It’s been a stormy couple of months, in more ways than one. We’ve had heatwaves interspersed with foggy, murky days that feel more like October than July, awe-inspiring storms of nature, and slightly less awesome storms of the politcal variety.
There’s still a huge amount of uncertainty as to the impact that the dreaded ‘B’ word will have on businesses, especially when it comes to importing and exporting goods, and the possibility of a sharp increase in tarrifs. The prospect of the resulting price hikes in some of our favourite cheeses is distinctly unpalatable, but at the same time, there is also an opportunity for some of our British cheesemakers to step in and fill the void.

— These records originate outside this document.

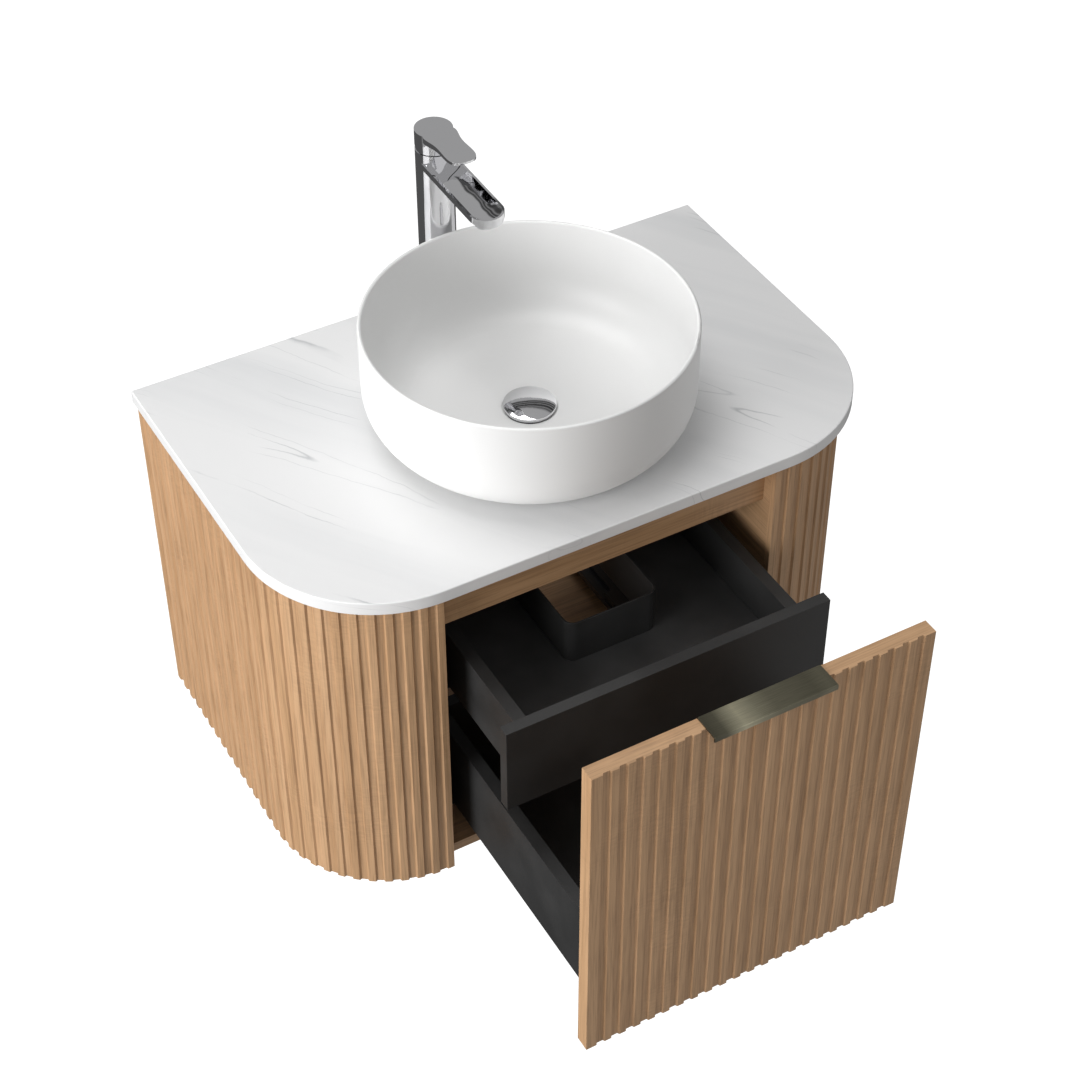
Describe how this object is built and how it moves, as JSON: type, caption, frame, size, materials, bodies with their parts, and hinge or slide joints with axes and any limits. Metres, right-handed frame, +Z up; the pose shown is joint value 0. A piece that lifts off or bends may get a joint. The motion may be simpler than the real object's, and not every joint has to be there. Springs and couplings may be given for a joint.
{
  "type": "vessel sink on vanity",
  "caption": "Wall-hung D-shaped vanity with fluted oak sides, a stone-look top, a round vessel basin, a tall lever tap, a fluted drawer and a hidden inner drawer.",
  "frame": {"origin": "centre of the four wall bolts, on the wall", "axes": "+X to the user's right, -Y out of the wall towards the user, +Z up"},
  "size_m": [0.8, 0.8155, 0.775],
  "materials": {
    "stone_top": "honed white with faint grey veins",
    "white_ceramic": "matte glaze",
    "chrome": "polished",
    "rubber": "moulded",
    "brass": "machined",
    "cartridge_plastic": "moulded",
    "zinc_steel": "zinc plated",
    "black_steel": "black electro-coat",
    "oak_board": "oak veneer, matt lacquer",
    "oak_fluted": "fluted oak veneer, matt lacquer",
    "oak_front": "fluted oak veneer, matt lacquer",
    "gunmetal": "brushed, dark nickel",
    "black_board": "matt black melamine",
    "black_plastic": "matt"
  },
  "bodies": {
    "cabinet": {"countertop": "stone_top", "basin": "white_ceramic", "drain_body": "chrome", "drain_seal": "rubber", "drain_washer": "rubber", "drain_nut": "brass", "tap_body": "chrome", "tap_seal": "rubber", "tap_shank": "brass", "tap_risers": "brass", "tap_washer": "rubber", "tap_nut": "brass", "tap_cartridge": "cartridge_plastic", "tap_retainer": "chrome", "tap_aerator": "chrome", "bottom_panel": "oak_board", "front_rail": "oak_board", "hanging_rail": "oak_board", "lower_rail": "oak_board", "carcass_screws": "zinc_steel", "runner_screws": "zinc_steel", "partition_left": "oak_board", "partition_right": "oak_board", "skin_left": "oak_fluted", "skin_right": "oak_fluted", "side_base_left": "oak_board", "side_base_right": "oak_board", "side_back_left": "oak_board", "side_back_right": "oak_board", "lower_runner_left": "black_steel", "lower_runner_right": "black_steel", "inner_runner_left": "black_steel", "inner_runner_right": "black_steel"},
    "lower_drawer": {"lower_front": "oak_front", "handle": "gunmetal", "front_brackets": "zinc_steel", "lower_back": "black_board", "lower_bottom": "black_board", "lower_screws": "zinc_steel", "lower_side_left": "black_board", "lower_side_right": "black_board", "lower_slide_left": "black_steel", "lower_slide_right": "black_steel"},
    "lower_middle": {"lower_middle": "black_steel"},
    "inner_drawer": {"inner_front": "black_board", "inner_bottom": "black_board", "inner_recess": "black_plastic", "inner_fixings": "zinc_steel", "inner_side_left": "black_board", "inner_side_right": "black_board", "inner_back_left": "black_board", "inner_back_right": "black_board", "inner_slide_left": "black_steel", "inner_slide_right": "black_steel"},
    "inner_middle": {"inner_middle": "black_steel"},
    "tap_turret": {"tap_carrier": "chrome", "tap_pivot": "zinc_steel"},
    "tap_handle": {"tap_lever": "chrome", "tap_stem": "zinc_steel"},
    "waste_cap": {"drain_cap": "chrome"}
  },
  "joints": [
    {"name": "lower_drawer_slide", "type": "slide", "parent": "cabinet", "child": "lower_drawer", "axis": [0, -1, 0], "range_m": [-0.32, 0.06]},
    {"name": "lower_runner_slide", "type": "slide", "parent": "cabinet", "child": "lower_middle", "axis": [0, -1, 0], "range_m": [-0.16, 0.03]},
    {"name": "inner_drawer_slide", "type": "slide", "parent": "cabinet", "child": "inner_drawer", "axis": [0, -1, 0], "range_m": [-0.1584, 0.0297]},
    {"name": "inner_runner_slide", "type": "slide", "parent": "cabinet", "child": "inner_middle", "axis": [0, -1, 0], "range_m": [-0.0792, 0.01485]},
    {"name": "tap_turn", "type": "hinge", "parent": "cabinet", "child": "tap_turret", "pos_m": [0, -0.049, 0.4995], "axis": [0, 0, 1], "range_deg": [-45, 45]},
    {"name": "tap_lift", "type": "hinge", "parent": "tap_turret", "child": "tap_handle", "pos_m": [0, -0.049, 0.4995], "axis": [-1, 0, 0], "range_deg": [0, 25]},
    {"name": "waste_cap_slide", "type": "slide", "parent": "cabinet", "child": "waste_cap", "axis": [0, 0, 1], "range_m": [0, 0.008]}
  ],
  "couplings": [
    {"joint": "lower_runner_slide", "follows": "lower_drawer_slide", "ratio": 0.5},
    {"joint": "inner_drawer_slide", "follows": "lower_drawer_slide", "ratio": 0.495},
    {"joint": "inner_runner_slide", "follows": "lower_drawer_slide", "ratio": 0.2475}
  ]
}
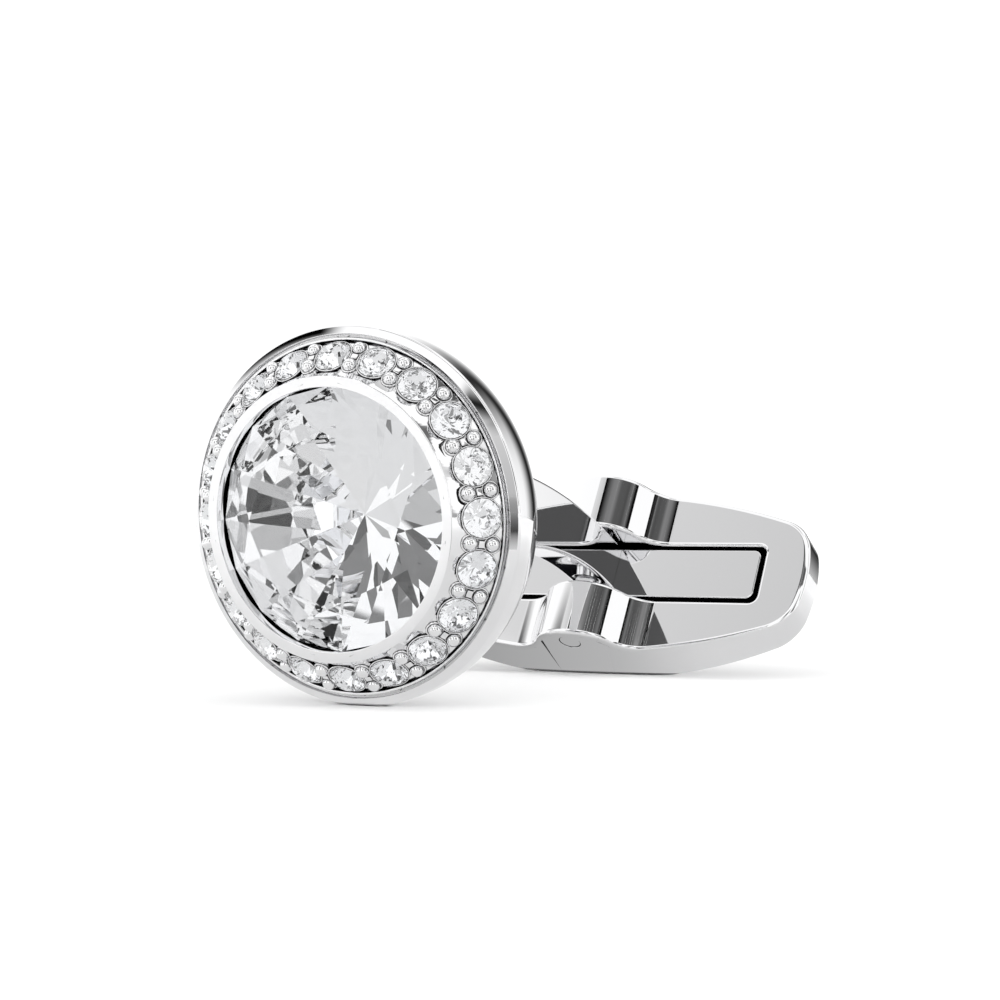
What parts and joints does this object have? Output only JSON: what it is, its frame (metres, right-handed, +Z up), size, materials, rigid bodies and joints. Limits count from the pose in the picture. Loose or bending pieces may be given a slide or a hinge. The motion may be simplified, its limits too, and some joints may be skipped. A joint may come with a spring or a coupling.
{
  "type": "cufflink",
  "caption": "Round cufflink with a large faceted stone in a bezel, a halo of small bead-set stones, a curved flat post and a whale-back toggle on a hinge.",
  "frame": {"origin": "bottom centre of the part's box as it rests on its rim and the toggle's lower edge", "axes": "+Z up, the head faces -Y and the toggle is longest along X"},
  "size_m": [0.021, 0.0288, 0.015],
  "materials": {
    "head_metal": "polished",
    "toggle_metal": "polished",
    "spring_metal": "polished",
    "pin_metal": "polished",
    "centre_crystal": "polished",
    "halo_crystal": "polished"
  },
  "bodies": {
    "head": {"setting": "head_metal", "centre_stone": "centre_crystal", "halo_stone_01": "halo_crystal", "halo_stone_02": "halo_crystal", "halo_stone_03": "halo_crystal", "halo_stone_04": "halo_crystal", "halo_stone_05": "halo_crystal", "halo_stone_06": "halo_crystal", "halo_stone_07": "halo_crystal", "halo_stone_08": "halo_crystal", "halo_stone_09": "halo_crystal", "halo_stone_10": "halo_crystal", "halo_stone_11": "halo_crystal", "halo_stone_12": "halo_crystal", "halo_stone_13": "halo_crystal", "halo_stone_14": "halo_crystal", "halo_stone_15": "halo_crystal", "halo_stone_16": "halo_crystal", "halo_stone_17": "halo_crystal", "halo_stone_18": "halo_crystal", "halo_stone_19": "halo_crystal", "halo_stone_20": "halo_crystal"},
    "toggle_bar": {"toggle": "toggle_metal", "spring_strip": "spring_metal", "hinge_pin": "pin_metal"}
  },
  "joints": [
    {"name": "toggle_hinge", "type": "hinge", "parent": "head", "child": "toggle_bar", "pos_m": [0, 0.00931, 0.00537], "axis": [0, 0.5187, 0.8549], "range_deg": [-90, 90]}
  ]
}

Typically, top-quality British cheese does tent to be a little more pricey than it’s imported rivals, but with the cost of European cheeses already on the rise, that gap is narrowing. We already have local(ish) answers to classic European cheeses like Camembert, Livarot, Pecorino, Gouda and many more, and there are rumours spreading about a very local version of Shaftesbury’s most popular cheese…
I have to say that I do still believe we’re better off as part of Europe, but any sotrm has a silver lining and I’ll look forward to seeing how our wonderful British cheesemakers make the most of it. In the meantime, Susie and I will carry on in the firm belief that cheese makes everything better.